Kapoor aside, Boyle fills the film with fresh faces – Jamal, Latika and Salim are each played by three young actors as the story takes them from childhood to adolescence to young adulthood. British TV actor Patel is sympathetic as the grown-up Jamal, a skinny, jug-eared youth whose lost-puppy look belies a street-hardened resolve. Madhur Mittal’s opportunistic Salim is the Artful Dodger to his Oliver, but with a streak of selfishness. Freida Pinto’s Latika, however, is a traditional passive beauty – you wish the movie gave her some of the spunk of her male comrades.


Jamal is grilled by a police inspector (Irfan Khan) in a scene from Slumdog Millionaire. ((Ishika Mohan/Fox Searchlight) )

The children who play their younger versions almost steal the film. Boyle, who gave us a convincing kid’s view of life in his 2004 film Millions, works the same magic again, coaxing lovely, natural performances from them. The scenes with Jamal and Salim as mischievous urchins are a special delight.

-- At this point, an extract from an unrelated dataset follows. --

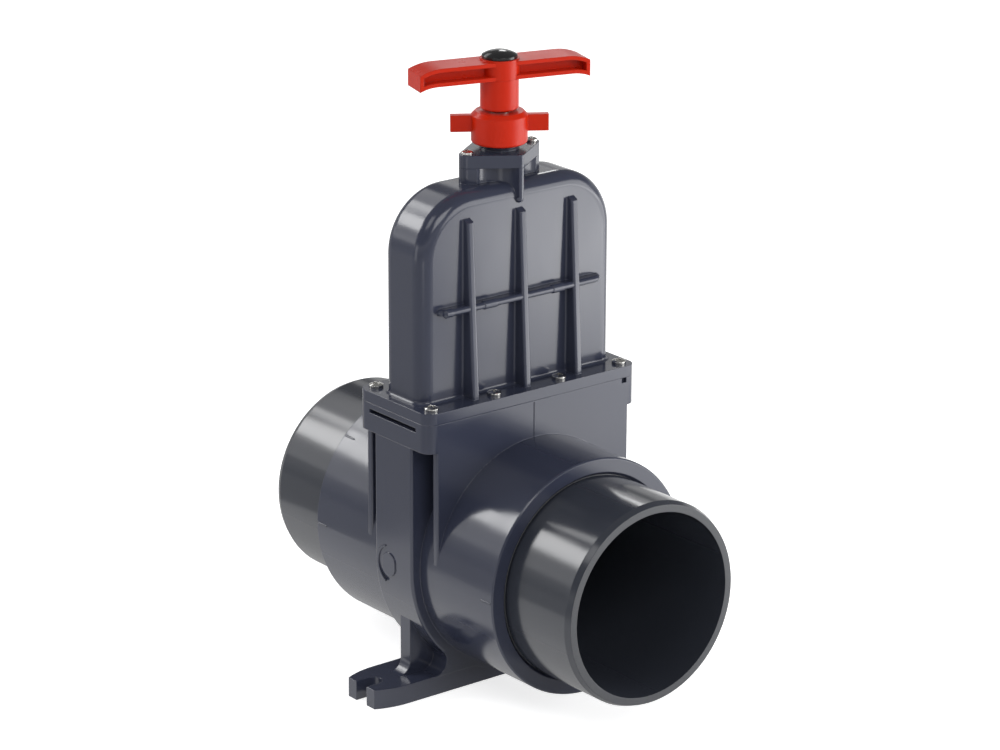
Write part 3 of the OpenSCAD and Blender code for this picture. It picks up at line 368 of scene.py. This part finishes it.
# Each panel of light: its place as a turn from the valve's front to the right and a height
# above the horizon in degrees, its distance, width and height in metres, and its brightness
PANELS = {
    "streak_left": (-147.0, 29.5, 2.6, 1.10, 0.58, 8.1),
    "crown_left": (-164.0, 39.0, 2.6, 0.60, 0.50, 4.4),
    "crown_fade": (179.0, 41.0, 2.6, 1.30, 0.55, 1.5),
    "fade_left": (-141.0, 15.5, 2.6, 1.20, 0.66, 1.3),
    "top_sheen": (141.0, 21.8, 2.6, 0.80, 0.34, 0.8),
    "streak_right": (138.0, 31.0, 2.6, 0.30, 0.45, 6.0),
    "front_right": (56.0, -6.0, 0.80, 0.62, 0.42, 2.6),
    "right_high": (42.0, 10.0, 2.3, 2.00, 1.10, 3.2),
    "front_top": (-12.0, 36.0, 2.4, 1.20, 1.00, 3.7),
    "left_low": (-104.0, 2.0, 1.9, 0.70, 0.80, 1.0),
    "left_top": (-75.0, 50.0, 2.4, 1.00, 0.80, 2.2),
}
# What the panels face
MIDDLE = Vector((0.0, 0.0, 0.22))

FLOOR_SIZE = 40.0
# Glow that makes the floor white to the camera
CAMERA_GLOW = 0.72
# How much of the floor's look in mirrors is the paper's set glow, the rest being its own colour
MIRROR_SHARE = 0.75

# The paper as mirrors see it. Glow under the valve, darkened there as a painted shadow of the valve,
# beside it, and past its edge.
PAPER_PAINTED_SHADOW = 0.5
PAPER_BESIDE = 1.38
PAPER_PAST = 0.5
# Distance from the pipe's axis over which the glow rises from the painted shadow under the valve to
# beside it
PAPER_RISE = (0.02, 0.13)
# The edge behind the valve: its turn in degrees, its distance and half its blur
PAPER_TURN = -134.0
PAPER_REACH = 0.40
PAPER_BLUR = 0.004
# Distance toward the camera, summed along both axes, over which the glow falls
PAPER_FALL = (0.5, 1.0)
# Painted pools of light on the paper, seen in mirrors: middle, reach and glow, which is full over the
# inner part of the reach
PAINTED_LIGHT_POOLS = (
    ((0.87, -0.84, 0.0), 0.34, 4.2),
    ((0.43, -0.47, 0.0), 0.24, 2.4),
    ((-0.97, -1.02, 0.0), 0.30, 2.4),
)
SPOT_CORE = 0.3

# The studio's air as mirrors see it, by the height of the ray's direction, which is the
# sine of its angle: a band that brightens above the horizon and then fades to the dark studio
HORIZON_FOOT = 0.45
HORIZON = 0.75
HORIZON_RISE = (0.0, 0.13)
HORIZON_FADE = (0.15, 0.25)


class StudioSettings(bpy.types.PropertyGroup):
    """Camera and light of the studio."""

    lens: bpy.props.FloatProperty(
        name="Lens", description="Focal length in mm", default=143.49, unit="CAMERA"
    )
    azimuth: bpy.props.FloatProperty(
        name="Azimuth", description="Camera's turn round the valve in degrees", default=-38.383
    )
    elevation: bpy.props.FloatProperty(
        name="Elevation", description="Camera's height above the horizon in degrees", default=18.635
    )
    roll: bpy.props.FloatProperty(
        name="Roll", description="Camera's roll in degrees", default=0.193
    )
    camera_place: bpy.props.FloatVectorProperty(
        name="Camera place",
        description="Camera's position",
        default=(-1.79582, -2.26892, 1.21316),
        subtype="TRANSLATION",
        unit="LENGTH",
    )
    floor_colour: bpy.props.FloatVectorProperty(
        name="Floor colour",
        description="Colour of the floor",
        default=(0.85, 0.85, 0.85),
        subtype="COLOR",
    )
    air: bpy.props.FloatProperty(
        name="Air", description="Brightness of the soft light from all round", default=0.4
    )
    mirrored_sky: bpy.props.FloatProperty(
        name="Mirrored sky", description="Brightness of the dark studio in glossy skins", default=0.2
    )


def camera_turn(azimuth, elevation, roll):
    """The camera's rotation, from its angles round the valve."""
    a, e, r = (math.radians(v) for v in (azimuth, elevation, roll))
    back = Vector((math.sin(a) * math.cos(e), -math.cos(a) * math.cos(e), math.sin(e)))
    right = Vector((math.cos(a), math.sin(a), 0.0))
    up = back.cross(right)
    turned_right = right * math.cos(r) + up * math.sin(r)
    turned_up = up * math.cos(r) - right * math.sin(r)
    return Matrix((turned_right, turned_up, back)).transposed()


def add_camera(studio):
    data = bpy.data.cameras.new("camera")
    data.sensor_width = 36.0
    data.lens = studio.lens
    data.clip_end = 50.0
    camera = bpy.data.objects.new("camera", data)
    turn = camera_turn(studio.azimuth, studio.elevation, studio.roll)
    camera.matrix_world = Matrix.Translation(studio.camera_place) @ turn.to_4x4()
    bpy.context.scene.collection.objects.link(camera)
    bpy.context.scene.camera = camera


def add_panel(name, turn, rise, distance, width, height, brightness):
    """A soft light panel that faces the valve and that the camera doesn't see."""
    data = bpy.data.lights.new(name, "AREA")
    data.shape = "RECTANGLE"
    data.size, data.size_y = width, height
    data.energy = brightness * math.pi * width * height
    lamp = bpy.data.objects.new(name, data)
    a, e = math.radians(turn), math.radians(rise)
    out = Vector((math.sin(a) * math.cos(e), -math.cos(a) * math.cos(e), math.sin(e)))
    lamp.location = MIDDLE + distance * out
    lamp.rotation_mode = "QUATERNION"
    lamp.rotation_quaternion = out.to_track_quat("Z", "Y")
    lamp.visible_camera = False
    bpy.context.scene.collection.objects.link(lamp)


def light_world(air, mirrored_sky):
    """White to the camera. Mirrors see a pale band at the horizon and a darker studio above."""
    world = bpy.data.worlds.new("studio_air")
    bpy.context.scene.world = world
    w = Nodes(world)
    camera, seen = w.seen_rays()
    height = w.along(w.node("ShaderNodeTexCoord", {}, {}, "Generated"), "Z")
    rising = w.level(height, *HORIZON_RISE, HORIZON_FOOT, HORIZON)
    mirrored = rising + w.level(height, *HORIZON_FADE, 0.0, mirrored_sky - HORIZON)
    strength = camera + (1.0 - camera) * (seen * mirrored + (1.0 - seen) * air)
    light = w.node(
        "ShaderNodeBackground", {}, {"Color": (1.0, 1.0, 1.0, 1.0), "Strength": strength}
    )
    w.node("ShaderNodeOutputWorld", {}, {"Surface": light}, None)


def paper_glow(f):
    """The glow of the paper in mirrors, with painted pools of light and a painted shadow under the
    valve, which differs from the white that the camera sees.
    """
    spot = f.node("ShaderNodeTexCoord", {}, {}, "Object")
    beside = f.along(spot, "X").absolute()
    # Painted shadow of the valve on the paper: the glow is darker near the pipe's axis, seen in
    # mirrors
    glow_with_painted_shadow = f.level(beside, *PAPER_RISE, PAPER_PAINTED_SHADOW, PAPER_BESIDE)
    turn = math.radians(PAPER_TURN)
    out = (math.sin(turn), -math.cos(turn), 0.0)
    behind = f.node("ShaderNodeVectorMath", {"operation": "DOT_PRODUCT"}, {0: spot, 1: out}, "Value")
    past = f.level(behind, PAPER_REACH - PAPER_BLUR, PAPER_REACH + PAPER_BLUR, 0.0, 1.0)
    # Painted pools of light on the paper, added to its glow
    bright = 0.0
    for middle, reach, glow in PAINTED_LIGHT_POOLS:
        gap = f.node("ShaderNodeVectorMath", {"operation": "DISTANCE"}, {0: spot, 1: middle}, "Value")
        bright = f.level(gap, SPOT_CORE * reach, reach, glow, 0.0) + bright
    toward_camera = f.along(spot, "Y") * -1.0 - f.along(spot, "X")
    far = f.level(toward_camera, *PAPER_FALL, 0.0, 1.0)
    dim = f.node("ShaderNodeMath", {"operation": "MAXIMUM"}, {0: past, 1: far})
    return glow_with_painted_shadow * (1.0 - dim) + dim * PAPER_PAST + bright


def floor_finish(colour):
    """White to the camera and greyer in the valve's shadow. Mirrors see mostly the paper's glow, with
    its painted pools of light and painted shadow.
    """
    material = bpy.data.materials.new("studio_floor")
    f = Nodes(material)
    camera, seen = f.seen_rays()
    mirror = seen - camera
    plain = f.node("ShaderNodeBsdfDiffuse", {}, {"Color": (*colour, 1.0)})
    bright = f.node("ShaderNodeEmission", {}, {"Color": camera * CAMERA_GLOW})
    lit = f.node("ShaderNodeAddShader", {}, {0: plain, 1: bright})
    mirrored = f.node("ShaderNodeEmission", {}, {"Color": paper_glow(f)})
    both = f.node("ShaderNodeMixShader", {}, {0: mirror * MIRROR_SHARE, 1: lit, 2: mirrored})
    f.node("ShaderNodeOutputMaterial", {}, {"Surface": both}, None)
    return material


class VALVE_OT_studio(bpy.types.Operator):
    """Adds the floor, the lamps and the camera"""

    bl_idname = "valve.studio"
    bl_label = "Studio"

    def execute(self, context):
        studio = context.scene.valve_studio
        context.scene.view_settings.view_transform = "Standard"
        bpy.ops.mesh.primitive_plane_add(size=FLOOR_SIZE, location=(0.0, 0.0, 0.0))
        floor = context.object
        floor.name = "floor"
        floor.data.materials.append(floor_finish(studio.floor_colour))
        light_world(studio.air, studio.mirrored_sky)
        for name, panel in PANELS.items():
            add_panel(name, *panel)
        add_camera(studio)
        return {"FINISHED"}


class VALVE_PT_panel(bpy.types.Panel):
    """Lists the steps in order"""

    bl_label = "Slide valve"
    bl_idname = "VALVE_PT_panel"
    bl_space_type = "VIEW_3D"
    bl_region_type = "UI"
    bl_category = "Slide valve"

    def draw(self, context):
        for operator in OPERATORS:
            self.layout.operator(operator.bl_idname)
        for settings in (context.scene.valve_finish, context.scene.valve_studio):
            for name in type(settings).__annotations__:
                self.layout.prop(settings, name)


OPERATORS = (
    VALVE_OT_body,
    VALVE_OT_pipes,
    VALVE_OT_handle,
    VALVE_OT_metal,
    VALVE_OT_seals,
    VALVE_OT_studio,
)
CLASSES = (FinishSettings, StudioSettings, *OPERATORS, VALVE_PT_panel)


def register():
    for cls in CLASSES:
        bpy.utils.register_class(cls)
    bpy.types.Scene.valve_finish = bpy.props.PointerProperty(type=FinishSettings)
    bpy.types.Scene.valve_studio = bpy.props.PointerProperty(type=StudioSettings)


def unregister():
    del bpy.types.Scene.valve_studio
    del bpy.types.Scene.valve_finish
    for cls in reversed(CLASSES):
        bpy.utils.unregister_class(cls)


def main():
    register()
    bpy.ops.valve.body()
    bpy.ops.valve.pipes()
    bpy.ops.valve.handle()
    bpy.ops.valve.metal()
    bpy.ops.valve.seals()
    bpy.ops.valve.studio()


if __name__ == "__main__":
    main()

The movie also has a kid’s energy. Shot with ragged brio by Dogme lensman Anthony Dod Mantle and brilliantly edited by Chris Dickens, it tears along at a breakneck pace. A.R. Rahman provides a pounding score, with songs by the British-Tamil singer-songwriter M.I.A., including her beat-heavy hit Paper Planes. M.I.A. is the musical voice of this film the way Iggy Pop was for Trainspotting.

Don’t get me wrong, though – for all the superficial similarities, Slumdog Millionaire is not in the same league as that picture. To get there, Boyle would have needed a story by the South Asian equivalent of Irvine Welsh, not Beaufoy’s amiable Dickens knock-off. Trainspotting was a thrilling but scary fix; next to it, Slumdog Millionaire is a sugar high.

Slumdog Millionaire opens in Toronto on Nov. 12, Vancouver on Nov. 21 and across Canada on Dec. 26.